◆ **PROVIDED DATA**:
[Start]

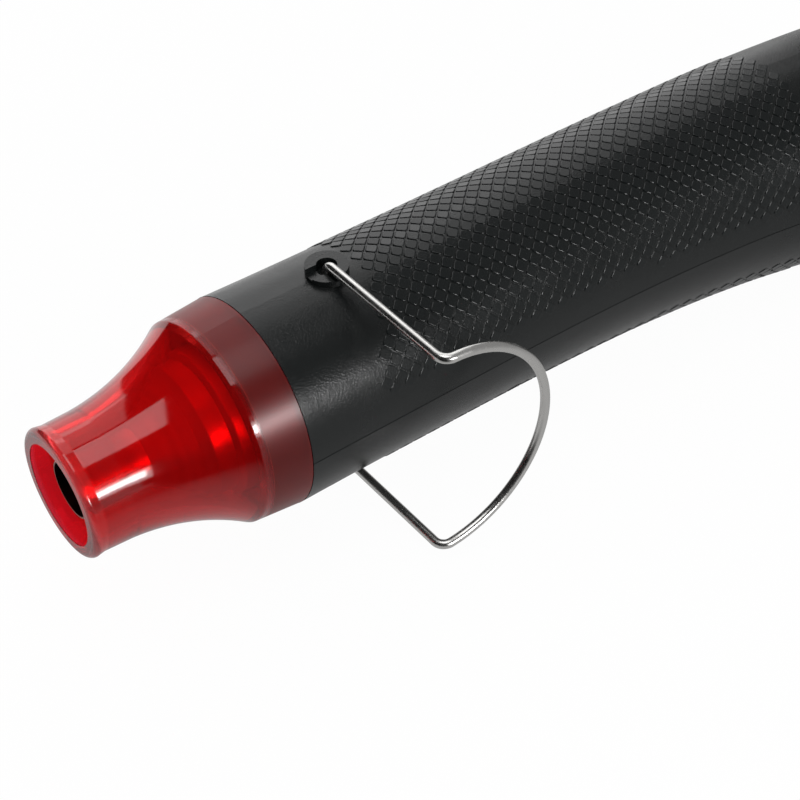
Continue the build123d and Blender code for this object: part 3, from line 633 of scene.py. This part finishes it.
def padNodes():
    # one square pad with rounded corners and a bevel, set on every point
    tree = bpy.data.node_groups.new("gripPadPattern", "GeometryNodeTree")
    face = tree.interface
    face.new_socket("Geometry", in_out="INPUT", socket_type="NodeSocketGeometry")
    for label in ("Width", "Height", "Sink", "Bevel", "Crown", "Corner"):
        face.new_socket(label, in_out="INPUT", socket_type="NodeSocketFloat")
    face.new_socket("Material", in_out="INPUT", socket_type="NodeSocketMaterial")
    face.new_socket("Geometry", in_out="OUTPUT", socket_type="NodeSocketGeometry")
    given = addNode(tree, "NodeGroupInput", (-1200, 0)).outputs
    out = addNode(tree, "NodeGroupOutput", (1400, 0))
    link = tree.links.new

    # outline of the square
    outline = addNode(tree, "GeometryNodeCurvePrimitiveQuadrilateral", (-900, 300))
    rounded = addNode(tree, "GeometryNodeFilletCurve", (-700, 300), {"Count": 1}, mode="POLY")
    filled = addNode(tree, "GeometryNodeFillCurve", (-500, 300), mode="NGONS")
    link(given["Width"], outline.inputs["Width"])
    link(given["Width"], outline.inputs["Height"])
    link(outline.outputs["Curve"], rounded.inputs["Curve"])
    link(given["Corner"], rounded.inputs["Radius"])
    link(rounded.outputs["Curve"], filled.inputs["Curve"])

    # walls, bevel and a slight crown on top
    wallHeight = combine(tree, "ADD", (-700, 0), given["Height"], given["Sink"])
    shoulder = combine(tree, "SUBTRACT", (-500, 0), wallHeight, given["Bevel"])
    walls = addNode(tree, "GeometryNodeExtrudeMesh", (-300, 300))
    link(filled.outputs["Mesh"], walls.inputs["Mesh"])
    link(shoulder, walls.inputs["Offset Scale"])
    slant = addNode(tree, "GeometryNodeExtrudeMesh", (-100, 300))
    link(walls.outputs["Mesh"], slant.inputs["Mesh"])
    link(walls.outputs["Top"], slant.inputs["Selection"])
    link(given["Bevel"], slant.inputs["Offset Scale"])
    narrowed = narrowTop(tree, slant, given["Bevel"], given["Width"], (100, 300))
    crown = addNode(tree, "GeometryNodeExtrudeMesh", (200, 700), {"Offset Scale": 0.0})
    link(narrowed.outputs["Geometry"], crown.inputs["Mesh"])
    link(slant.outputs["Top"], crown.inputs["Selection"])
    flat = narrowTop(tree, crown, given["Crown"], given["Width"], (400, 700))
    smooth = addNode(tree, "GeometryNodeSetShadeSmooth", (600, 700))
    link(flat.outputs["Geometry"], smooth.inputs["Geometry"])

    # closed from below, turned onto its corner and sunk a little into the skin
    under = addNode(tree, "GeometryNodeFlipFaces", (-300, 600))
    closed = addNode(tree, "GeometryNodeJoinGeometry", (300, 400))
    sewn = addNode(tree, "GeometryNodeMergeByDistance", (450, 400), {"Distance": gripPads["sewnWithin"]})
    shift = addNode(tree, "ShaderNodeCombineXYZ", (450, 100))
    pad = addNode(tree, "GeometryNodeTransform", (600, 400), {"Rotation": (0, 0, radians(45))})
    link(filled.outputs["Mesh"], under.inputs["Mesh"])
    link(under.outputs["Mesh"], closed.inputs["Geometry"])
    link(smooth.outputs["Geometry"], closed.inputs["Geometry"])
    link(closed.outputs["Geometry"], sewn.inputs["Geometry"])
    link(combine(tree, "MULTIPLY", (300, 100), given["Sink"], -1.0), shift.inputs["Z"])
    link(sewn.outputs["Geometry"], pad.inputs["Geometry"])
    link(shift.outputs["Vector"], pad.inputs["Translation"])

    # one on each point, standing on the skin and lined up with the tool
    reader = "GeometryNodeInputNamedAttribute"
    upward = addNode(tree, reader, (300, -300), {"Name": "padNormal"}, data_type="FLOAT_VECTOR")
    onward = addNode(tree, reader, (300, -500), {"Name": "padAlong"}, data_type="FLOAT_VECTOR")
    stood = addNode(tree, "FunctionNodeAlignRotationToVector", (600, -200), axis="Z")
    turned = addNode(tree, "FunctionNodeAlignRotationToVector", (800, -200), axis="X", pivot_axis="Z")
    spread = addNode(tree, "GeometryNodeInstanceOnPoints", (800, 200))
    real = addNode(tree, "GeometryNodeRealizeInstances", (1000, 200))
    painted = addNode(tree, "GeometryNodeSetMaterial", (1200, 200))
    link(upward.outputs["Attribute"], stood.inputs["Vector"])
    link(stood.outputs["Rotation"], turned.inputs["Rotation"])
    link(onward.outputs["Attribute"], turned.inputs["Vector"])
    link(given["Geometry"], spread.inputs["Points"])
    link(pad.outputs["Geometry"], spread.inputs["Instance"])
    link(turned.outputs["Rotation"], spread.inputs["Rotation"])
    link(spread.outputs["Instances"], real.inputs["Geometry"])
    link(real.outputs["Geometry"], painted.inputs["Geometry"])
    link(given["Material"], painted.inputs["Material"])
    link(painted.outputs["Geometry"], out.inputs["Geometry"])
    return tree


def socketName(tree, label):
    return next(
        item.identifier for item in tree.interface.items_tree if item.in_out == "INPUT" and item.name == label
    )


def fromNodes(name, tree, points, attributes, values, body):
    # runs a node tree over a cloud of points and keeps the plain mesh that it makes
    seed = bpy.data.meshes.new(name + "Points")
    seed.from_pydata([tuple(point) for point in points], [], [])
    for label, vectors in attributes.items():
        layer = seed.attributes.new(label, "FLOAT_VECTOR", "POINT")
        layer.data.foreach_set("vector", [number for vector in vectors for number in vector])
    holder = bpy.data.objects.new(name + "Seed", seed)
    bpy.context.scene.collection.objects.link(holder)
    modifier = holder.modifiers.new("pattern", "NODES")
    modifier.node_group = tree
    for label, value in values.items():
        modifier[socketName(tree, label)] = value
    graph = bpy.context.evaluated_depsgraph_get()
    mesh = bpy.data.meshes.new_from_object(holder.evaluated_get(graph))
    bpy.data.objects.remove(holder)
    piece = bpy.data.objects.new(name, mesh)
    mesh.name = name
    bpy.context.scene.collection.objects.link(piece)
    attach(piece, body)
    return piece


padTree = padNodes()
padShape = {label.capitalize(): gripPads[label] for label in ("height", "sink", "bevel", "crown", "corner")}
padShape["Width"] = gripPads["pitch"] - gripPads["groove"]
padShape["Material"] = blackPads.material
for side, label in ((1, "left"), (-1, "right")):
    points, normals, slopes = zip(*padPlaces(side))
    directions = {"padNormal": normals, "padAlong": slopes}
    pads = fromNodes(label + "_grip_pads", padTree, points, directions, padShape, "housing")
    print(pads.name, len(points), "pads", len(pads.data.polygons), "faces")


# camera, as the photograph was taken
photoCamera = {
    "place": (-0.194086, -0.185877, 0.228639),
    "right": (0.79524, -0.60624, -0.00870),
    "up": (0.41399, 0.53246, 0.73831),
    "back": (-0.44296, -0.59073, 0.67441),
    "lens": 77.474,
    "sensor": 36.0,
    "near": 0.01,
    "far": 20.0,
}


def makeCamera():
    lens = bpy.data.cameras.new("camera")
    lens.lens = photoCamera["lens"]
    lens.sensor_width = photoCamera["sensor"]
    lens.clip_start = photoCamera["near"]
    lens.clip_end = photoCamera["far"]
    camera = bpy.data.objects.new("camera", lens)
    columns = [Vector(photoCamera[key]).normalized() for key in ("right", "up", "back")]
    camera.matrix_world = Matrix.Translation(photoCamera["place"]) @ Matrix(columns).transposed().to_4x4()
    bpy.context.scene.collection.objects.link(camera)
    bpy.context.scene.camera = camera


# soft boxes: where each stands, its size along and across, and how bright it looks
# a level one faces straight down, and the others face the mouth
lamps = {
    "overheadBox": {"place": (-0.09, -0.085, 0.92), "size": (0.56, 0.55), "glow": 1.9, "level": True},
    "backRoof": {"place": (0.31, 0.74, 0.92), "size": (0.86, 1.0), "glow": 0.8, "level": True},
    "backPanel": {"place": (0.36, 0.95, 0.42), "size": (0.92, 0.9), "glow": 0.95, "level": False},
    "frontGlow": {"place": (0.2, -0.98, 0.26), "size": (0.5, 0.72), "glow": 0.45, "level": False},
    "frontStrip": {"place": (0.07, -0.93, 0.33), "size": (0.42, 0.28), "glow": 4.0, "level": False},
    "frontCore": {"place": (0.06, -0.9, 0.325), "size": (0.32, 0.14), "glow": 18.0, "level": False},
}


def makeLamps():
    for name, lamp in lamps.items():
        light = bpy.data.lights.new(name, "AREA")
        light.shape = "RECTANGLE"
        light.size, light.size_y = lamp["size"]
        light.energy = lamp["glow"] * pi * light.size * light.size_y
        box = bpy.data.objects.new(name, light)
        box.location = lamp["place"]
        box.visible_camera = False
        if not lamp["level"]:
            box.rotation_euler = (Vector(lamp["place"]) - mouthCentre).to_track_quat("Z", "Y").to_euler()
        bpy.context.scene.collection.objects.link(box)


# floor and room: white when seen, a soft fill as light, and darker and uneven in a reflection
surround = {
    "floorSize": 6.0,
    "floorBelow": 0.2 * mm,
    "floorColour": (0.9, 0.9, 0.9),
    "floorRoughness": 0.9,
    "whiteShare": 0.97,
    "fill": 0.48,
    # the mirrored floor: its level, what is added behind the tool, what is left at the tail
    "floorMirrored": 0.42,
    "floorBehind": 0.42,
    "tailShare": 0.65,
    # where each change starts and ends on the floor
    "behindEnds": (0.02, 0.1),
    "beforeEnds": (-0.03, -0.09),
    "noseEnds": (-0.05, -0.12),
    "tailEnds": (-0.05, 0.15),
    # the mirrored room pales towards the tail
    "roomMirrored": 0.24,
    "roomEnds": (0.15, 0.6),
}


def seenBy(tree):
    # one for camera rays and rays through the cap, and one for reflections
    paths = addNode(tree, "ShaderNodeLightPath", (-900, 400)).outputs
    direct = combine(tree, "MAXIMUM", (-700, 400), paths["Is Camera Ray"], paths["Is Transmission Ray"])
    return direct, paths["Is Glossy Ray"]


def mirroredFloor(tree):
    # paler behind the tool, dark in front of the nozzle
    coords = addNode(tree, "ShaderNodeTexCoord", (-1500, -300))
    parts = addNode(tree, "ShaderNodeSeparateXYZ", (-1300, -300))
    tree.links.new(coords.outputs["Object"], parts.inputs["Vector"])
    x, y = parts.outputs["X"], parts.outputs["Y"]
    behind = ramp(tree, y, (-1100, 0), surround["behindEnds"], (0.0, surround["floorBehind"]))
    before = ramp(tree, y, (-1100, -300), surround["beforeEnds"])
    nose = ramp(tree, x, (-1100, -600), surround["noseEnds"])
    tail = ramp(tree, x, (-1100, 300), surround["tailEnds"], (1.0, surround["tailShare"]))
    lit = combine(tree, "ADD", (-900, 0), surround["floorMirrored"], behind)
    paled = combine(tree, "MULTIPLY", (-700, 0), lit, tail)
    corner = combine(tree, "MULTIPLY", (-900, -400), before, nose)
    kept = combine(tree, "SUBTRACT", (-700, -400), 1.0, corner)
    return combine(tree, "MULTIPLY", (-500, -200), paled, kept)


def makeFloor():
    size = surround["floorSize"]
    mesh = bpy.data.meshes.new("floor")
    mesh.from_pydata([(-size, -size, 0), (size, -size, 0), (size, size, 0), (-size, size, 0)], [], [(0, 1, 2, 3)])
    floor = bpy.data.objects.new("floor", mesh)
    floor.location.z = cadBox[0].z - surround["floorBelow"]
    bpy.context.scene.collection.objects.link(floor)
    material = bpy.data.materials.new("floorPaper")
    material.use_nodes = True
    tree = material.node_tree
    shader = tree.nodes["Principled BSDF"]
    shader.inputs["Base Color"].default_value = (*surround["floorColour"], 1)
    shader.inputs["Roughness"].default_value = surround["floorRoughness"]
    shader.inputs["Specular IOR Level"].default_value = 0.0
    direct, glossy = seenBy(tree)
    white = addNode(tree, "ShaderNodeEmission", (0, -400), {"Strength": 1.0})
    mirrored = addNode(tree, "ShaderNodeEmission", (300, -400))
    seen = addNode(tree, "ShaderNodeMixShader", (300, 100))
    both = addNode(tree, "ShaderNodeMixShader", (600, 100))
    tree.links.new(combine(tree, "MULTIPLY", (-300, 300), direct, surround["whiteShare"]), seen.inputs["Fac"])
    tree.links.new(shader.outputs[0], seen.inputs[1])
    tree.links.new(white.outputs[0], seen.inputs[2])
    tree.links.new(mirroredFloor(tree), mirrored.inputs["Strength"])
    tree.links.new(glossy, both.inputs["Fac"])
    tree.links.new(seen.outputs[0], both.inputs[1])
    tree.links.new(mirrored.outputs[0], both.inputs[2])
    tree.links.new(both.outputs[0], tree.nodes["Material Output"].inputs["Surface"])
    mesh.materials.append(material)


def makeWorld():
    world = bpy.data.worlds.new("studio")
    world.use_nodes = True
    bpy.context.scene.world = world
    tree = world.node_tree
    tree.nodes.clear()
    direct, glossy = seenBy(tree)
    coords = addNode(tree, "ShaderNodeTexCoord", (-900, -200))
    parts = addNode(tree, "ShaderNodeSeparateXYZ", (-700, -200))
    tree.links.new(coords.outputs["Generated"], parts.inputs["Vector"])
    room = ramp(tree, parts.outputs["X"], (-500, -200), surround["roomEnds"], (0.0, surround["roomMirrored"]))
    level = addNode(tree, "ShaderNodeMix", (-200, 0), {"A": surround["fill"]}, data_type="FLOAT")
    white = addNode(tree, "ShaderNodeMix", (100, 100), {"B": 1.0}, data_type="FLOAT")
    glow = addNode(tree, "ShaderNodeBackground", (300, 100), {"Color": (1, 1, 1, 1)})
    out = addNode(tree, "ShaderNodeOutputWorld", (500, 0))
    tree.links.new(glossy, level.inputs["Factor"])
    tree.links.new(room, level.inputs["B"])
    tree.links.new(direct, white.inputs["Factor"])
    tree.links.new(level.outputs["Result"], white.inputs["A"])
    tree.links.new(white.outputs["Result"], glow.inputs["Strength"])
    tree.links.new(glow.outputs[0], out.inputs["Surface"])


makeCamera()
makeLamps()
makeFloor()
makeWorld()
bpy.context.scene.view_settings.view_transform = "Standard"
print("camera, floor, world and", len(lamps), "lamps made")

[End]

◆ **WHAT THE EXERCISE ASKS**: Begin with the line containing "attach(piece, body)" and end with the line containing "bpy.context.scene.camera = camera"; repeat every line from start to finish exactly, and nothing outside them.

◆ **COMPLETED TASK**:
    attach(piece, body)
    return piece


padTree = padNodes()
padShape = {label.capitalize(): gripPads[label] for label in ("height", "sink", "bevel", "crown", "corner")}
padShape["Width"] = gripPads["pitch"] - gripPads["groove"]
padShape["Material"] = blackPads.material
for side, label in ((1, "left"), (-1, "right")):
    points, normals, slopes = zip(*padPlaces(side))
    directions = {"padNormal": normals, "padAlong": slopes}
    pads = fromNodes(label + "_grip_pads", padTree, points, directions, padShape, "housing")
    print(pads.name, len(points), "pads", len(pads.data.polygons), "faces")


# camera, as the photograph was taken
photoCamera = {
    "place": (-0.194086, -0.185877, 0.228639),
    "right": (0.79524, -0.60624, -0.00870),
    "up": (0.41399, 0.53246, 0.73831),
    "back": (-0.44296, -0.59073, 0.67441),
    "lens": 77.474,
    "sensor": 36.0,
    "near": 0.01,
    "far": 20.0,
}


def makeCamera():
    lens = bpy.data.cameras.new("camera")
    lens.lens = photoCamera["lens"]
    lens.sensor_width = photoCamera["sensor"]
    lens.clip_start = photoCamera["near"]
    lens.clip_end = photoCamera["far"]
    camera = bpy.data.objects.new("camera", lens)
    columns = [Vector(photoCamera[key]).normalized() for key in ("right", "up", "back")]
    camera.matrix_world = Matrix.Translation(photoCamera["place"]) @ Matrix(columns).transposed().to_4x4()
    bpy.context.scene.collection.objects.link(camera)
    bpy.context.scene.camera = camera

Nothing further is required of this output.